才丢的命。若她真染了天花,只怕你也随了她去!”
不等丫头辩驳,那男子就先松了口气:“是了是了,我听闻那天花是会传人的。我与祖母相处这两日都没事,可见不是……那她这是什么病症?”
“不过是初来交州,气候变化差异大,又因饮食与原来的不一样,这才导致的水土不服罢了。”沈棠淡淡道,“她身上的小疙瘩是丘疹,不是什么天花,我写道药方,你们抓来服侍她吃下,过两日便没事了。”
男子忙叫掌柜准备了纸笔来。
待掌柜出去了,他犹豫片刻,又来问:“何为水土不服?”
沈棠沉默片刻,又换了个说法:“初来此地不适应这里的吃喝,环境,从而引起的一种地方性疾病……其实不严重,不吃药也能自愈。”
男子点点头,又问:“那为何我与她没事?”
“她”是指那个小丫头。
沈棠又问他:“我瞧老太太形体瘦弱,面色萎黄,神疲倦怠,又脉虚无力,便知她平时就睡不大好,稍进些油腻饮食,或是吃得稍多,如厕次数就会明显增多。

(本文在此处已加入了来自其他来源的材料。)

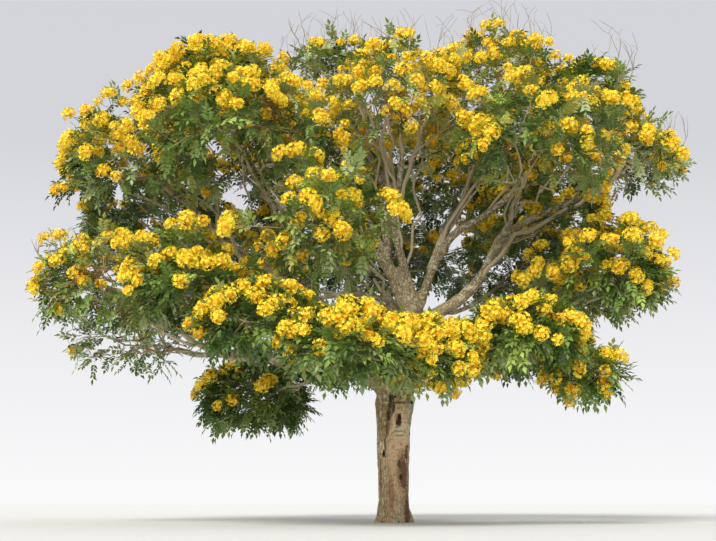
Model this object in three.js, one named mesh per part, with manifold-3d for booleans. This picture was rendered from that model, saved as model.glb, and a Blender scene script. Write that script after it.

倘若食欲不振,吃多了又会腹胀……我说得可对?”
当孙子的平时不常在家,哪怕在家也不大在老太太跟前伺候,尤其这种过于私密的事,就更不会知道。
男子听了,便是一脸茫然。方才叫唤“天花”的小丫头,却连连点头,直说“是”。
沈棠这才道:“有这种病症的,大多都是脾胃虚弱之人。你们两个年轻人,身强体壮的,适应得极好。也不是什么大病,寻常多注意些饮食便好,可准备些蜂蜜水,睡前喝下也能缓解。”
话音落下,掌柜便拿了纸笔来。
沈棠闻声看过去,就见常言跟在掌柜后边走了进来,她只对众人一点头,便在众人疑惑的视线之下,自发走到了沈棠跟前,挽住她的手:“我说方才怎不见你回来,原是到这里来了?怎么了?有人生病了?”
她这般自来熟,实在不是沈棠应付得了,忙胡乱应一声,又趁掌柜过来送纸笔时,抽出了手来。

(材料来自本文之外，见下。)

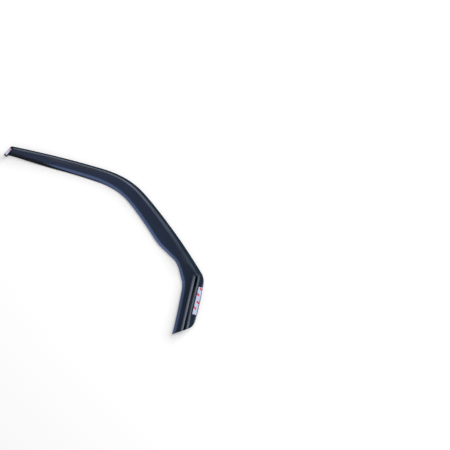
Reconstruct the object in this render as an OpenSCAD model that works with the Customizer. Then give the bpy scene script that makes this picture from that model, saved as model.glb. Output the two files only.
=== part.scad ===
// Window rain deflector for a left-hand front door, in one smoked acrylic moulding,
// lying on its outer face with its mounting side up. X runs along the roof arm
// towards the front of the car, and the foot runs down the front edge of the door.

/* [Outer edge] */
// Length of the straight roof arm
arm_len = 286; // [220:1:360]
// Turn of the roof arm over its length, in degrees
arm_turn = 5.3; // [2:0.1:8]
// Length of the easing into the arch
ease_len = 54; // [40:1:80]
// Turn of the easing into the arch, in degrees
ease_turn = 9.3; // [5:0.1:14]
// Length of the tightest part of the arch
arch_len = 87; // [70:1:120]
// Turn of the tightest part of the arch, in degrees
arch_turn = 21.8; // [15:0.1:28]
// Length of the easing out of the arch
relax_len = 44; // [30:1:70]
// Turn of the easing out of the arch, in degrees
relax_turn = 3.4; // [1:0.1:8]
// Length of the pillar run
pillar_len = 252; // [220:1:320]
// Turn of the pillar run, in degrees
pillar_turn = 7.9; // [4:0.1:12]
// Length of the outer corner above the foot
corner_len = 35; // [30:1:50]
// Turn of the outer corner, in degrees
corner_turn = 40.1; // [34:0.1:44]
// Length of the foot along its outer edge
foot_len = 132; // [120:1:180]
// Turn of the foot's outer edge, in degrees
foot_turn = 8.5; // [4:0.1:12]

/* [Widths] */
// Width along the slanted far end
far_w = 35; // [33:0.5:37]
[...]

沈棠垂眸写了药方,以调理为主,治病为辅。随后吹干墨迹,递给了男子:“煮开的头遍药不要,加水熬了第二次再给老太太喝下。早晚一次,饭后服用。”
男子感激不已,忙接过药方递给丫头,打发她快去抓药回来。
沈棠见无事了,便也要走。
男子忙留住她,自袖中拿出荷包掏了些碎银子来,塞进了她手里:“这是诊金,倘若我祖母吃了你开的药有所好转,必有重谢!”
沈棠点点头,也没推辞,接下银子,便要告辞离去。
常言跟着她走出去时,又听送她们出来的男子问道:“还未请问姑娘芳名?”
沈棠看他一眼,惜字如金:“我姓沈。”
男子又笑着作揖:“沈大夫,多谢。”
沈棠点点头,也没多说,与常言一道走了。
两人一前一后,谁也没说话,自转角出来后,常言便往前一步,与沈棠并肩走着。
她刚想说话,前边楼梯上就走上来一人,见了她们俩,便招了招手:“小棠,你来。”